### [TASK BRIEF]
Exact repetition is required: output every record in full.

= = = = =

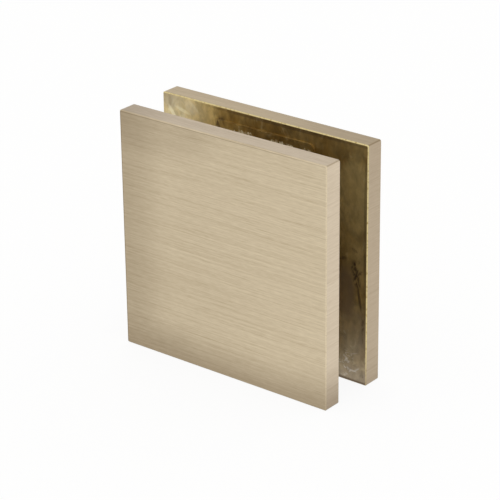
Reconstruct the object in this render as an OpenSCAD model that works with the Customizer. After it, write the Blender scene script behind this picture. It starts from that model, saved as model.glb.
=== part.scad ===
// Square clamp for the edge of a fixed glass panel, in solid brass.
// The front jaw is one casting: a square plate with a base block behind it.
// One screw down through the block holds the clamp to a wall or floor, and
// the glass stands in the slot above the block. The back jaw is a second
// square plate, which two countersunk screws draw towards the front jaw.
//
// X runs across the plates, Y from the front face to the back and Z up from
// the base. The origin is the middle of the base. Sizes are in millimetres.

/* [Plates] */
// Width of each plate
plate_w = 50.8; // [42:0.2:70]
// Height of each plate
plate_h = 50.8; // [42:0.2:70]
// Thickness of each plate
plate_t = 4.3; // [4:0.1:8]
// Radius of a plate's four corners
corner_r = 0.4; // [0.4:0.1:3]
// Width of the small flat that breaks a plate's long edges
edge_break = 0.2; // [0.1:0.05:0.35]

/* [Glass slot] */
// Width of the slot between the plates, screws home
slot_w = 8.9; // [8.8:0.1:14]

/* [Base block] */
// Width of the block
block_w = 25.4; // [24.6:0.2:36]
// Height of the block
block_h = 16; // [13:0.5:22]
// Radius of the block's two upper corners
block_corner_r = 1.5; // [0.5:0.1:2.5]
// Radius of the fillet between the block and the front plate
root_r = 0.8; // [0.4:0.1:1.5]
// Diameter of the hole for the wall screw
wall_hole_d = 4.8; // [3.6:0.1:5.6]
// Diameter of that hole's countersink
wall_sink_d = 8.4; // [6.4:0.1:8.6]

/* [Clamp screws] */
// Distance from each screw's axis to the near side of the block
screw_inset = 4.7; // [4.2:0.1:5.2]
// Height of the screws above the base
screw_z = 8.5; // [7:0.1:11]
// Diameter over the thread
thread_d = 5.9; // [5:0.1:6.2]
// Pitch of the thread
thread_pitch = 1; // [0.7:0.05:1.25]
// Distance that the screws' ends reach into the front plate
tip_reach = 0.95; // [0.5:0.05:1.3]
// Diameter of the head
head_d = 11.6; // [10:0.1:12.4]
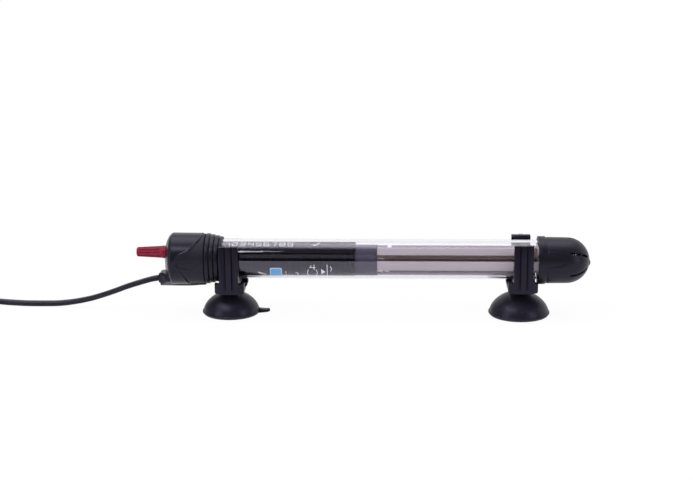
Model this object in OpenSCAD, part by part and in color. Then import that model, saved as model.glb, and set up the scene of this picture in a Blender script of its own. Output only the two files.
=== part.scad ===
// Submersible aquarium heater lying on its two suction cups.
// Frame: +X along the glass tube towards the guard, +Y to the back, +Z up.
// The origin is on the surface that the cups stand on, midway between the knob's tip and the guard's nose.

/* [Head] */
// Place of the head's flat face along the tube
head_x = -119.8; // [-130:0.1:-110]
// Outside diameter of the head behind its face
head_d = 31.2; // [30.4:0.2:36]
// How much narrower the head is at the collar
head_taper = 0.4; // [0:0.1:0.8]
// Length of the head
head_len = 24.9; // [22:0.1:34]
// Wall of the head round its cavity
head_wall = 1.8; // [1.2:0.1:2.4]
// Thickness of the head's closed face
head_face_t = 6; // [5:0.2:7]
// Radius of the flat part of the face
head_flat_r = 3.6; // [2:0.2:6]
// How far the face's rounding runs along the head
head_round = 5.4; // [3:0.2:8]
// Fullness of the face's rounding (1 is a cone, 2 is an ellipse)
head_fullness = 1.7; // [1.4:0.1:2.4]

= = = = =

### [RESPONSE BELOW]
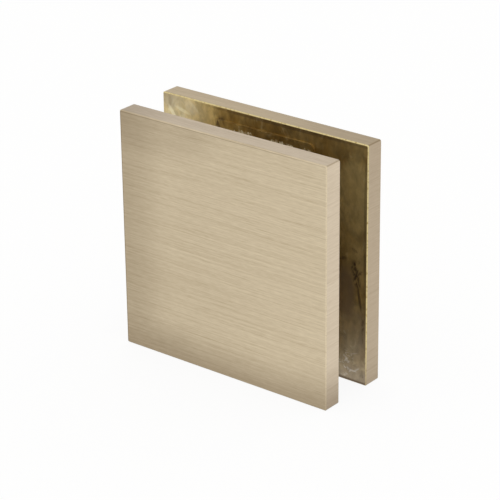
Reconstruct the object in this render as an OpenSCAD model that works with the Customizer. After it, write the Blender scene script behind this picture. It starts from that model, saved as model.glb.
=== part.scad ===
// Square clamp for the edge of a fixed glass panel, in solid brass.
// The front jaw is one casting: a square plate with a base block behind it.
// One screw down through the block holds the clamp to a wall or floor, and
// the glass stands in the slot above the block. The back jaw is a second
// square plate, which two countersunk screws draw towards the front jaw.
//
// X runs across the plates, Y from the front face to the back and Z up from
// the base. The origin is the middle of the base. Sizes are in millimetres.

/* [Plates] */
// Width of each plate
plate_w = 50.8; // [42:0.2:70]
// Height of each plate
plate_h = 50.8; // [42:0.2:70]
// Thickness of each plate
plate_t = 4.3; // [4:0.1:8]
// Radius of a plate's four corners
corner_r = 0.4; // [0.4:0.1:3]
// Width of the small flat that breaks a plate's long edges
edge_break = 0.2; // [0.1:0.05:0.35]

/* [Glass slot] */
// Width of the slot between the plates, screws home
slot_w = 8.9; // [8.8:0.1:14]

/* [Base block] */
// Width of the block
block_w = 25.4; // [24.6:0.2:36]
// Height of the block
block_h = 16; // [13:0.5:22]
// Radius of the block's two upper corners
block_corner_r = 1.5; // [0.5:0.1:2.5]
// Radius of the fillet between the block and the front plate
root_r = 0.8; // [0.4:0.1:1.5]
// Diameter of the hole for the wall screw
wall_hole_d = 4.8; // [3.6:0.1:5.6]
// Diameter of that hole's countersink
wall_sink_d = 8.4; // [6.4:0.1:8.6]

/* [Clamp screws] */
// Distance from each screw's axis to the near side of the block
screw_inset = 4.7; // [4.2:0.1:5.2]
// Height of the screws above the base
screw_z = 8.5; // [7:0.1:11]
// Diameter over the thread
thread_d = 5.9; // [5:0.1:6.2]
// Pitch of the thread
thread_pitch = 1; // [0.7:0.05:1.25]
// Distance that the screws' ends reach into the front plate
tip_reach = 0.95; // [0.5:0.05:1.3]
// Diameter of the head
head_d = 11.6; // [10:0.1:12.4]
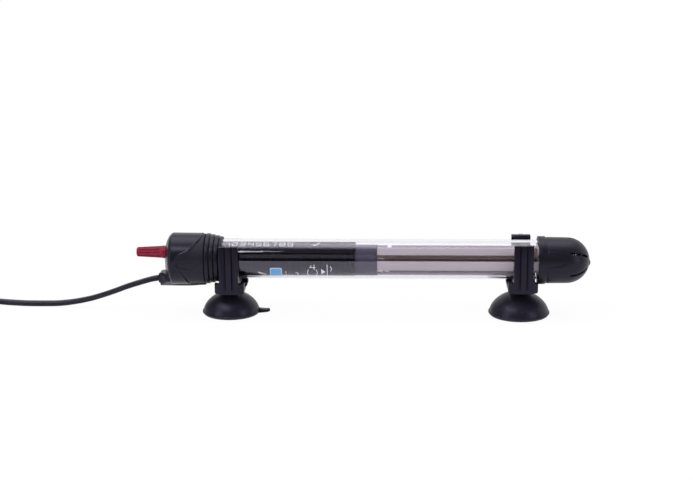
Model this object in OpenSCAD, part by part and in color. Then import that model, saved as model.glb, and set up the scene of this picture in a Blender script of its own. Output only the two files.
=== part.scad ===
// Submersible aquarium heater lying on its two suction cups.
// Frame: +X along the glass tube towards the guard, +Y to the back, +Z up.
// The origin is on the surface that the cups stand on, midway between the knob's tip and the guard's nose.

/* [Head] */
// Place of the head's flat face along the tube
head_x = -119.8; // [-130:0.1:-110]
// Outside diameter of the head behind its face
head_d = 31.2; // [30.4:0.2:36]
// How much narrower the head is at the collar
head_taper = 0.4; // [0:0.1:0.8]
// Length of the head
head_len = 24.9; // [22:0.1:34]
// Wall of the head round its cavity
head_wall = 1.8; // [1.2:0.1:2.4]
// Thickness of the head's closed face
head_face_t = 6; // [5:0.2:7]
// Radius of the flat part of the face
head_flat_r = 3.6; // [2:0.2:6]
// How far the face's rounding runs along the head
head_round = 5.4; // [3:0.2:8]
// Fullness of the face's rounding (1 is a cone, 2 is an ellipse)
head_fullness = 1.7; // [1.4:0.1:2.4]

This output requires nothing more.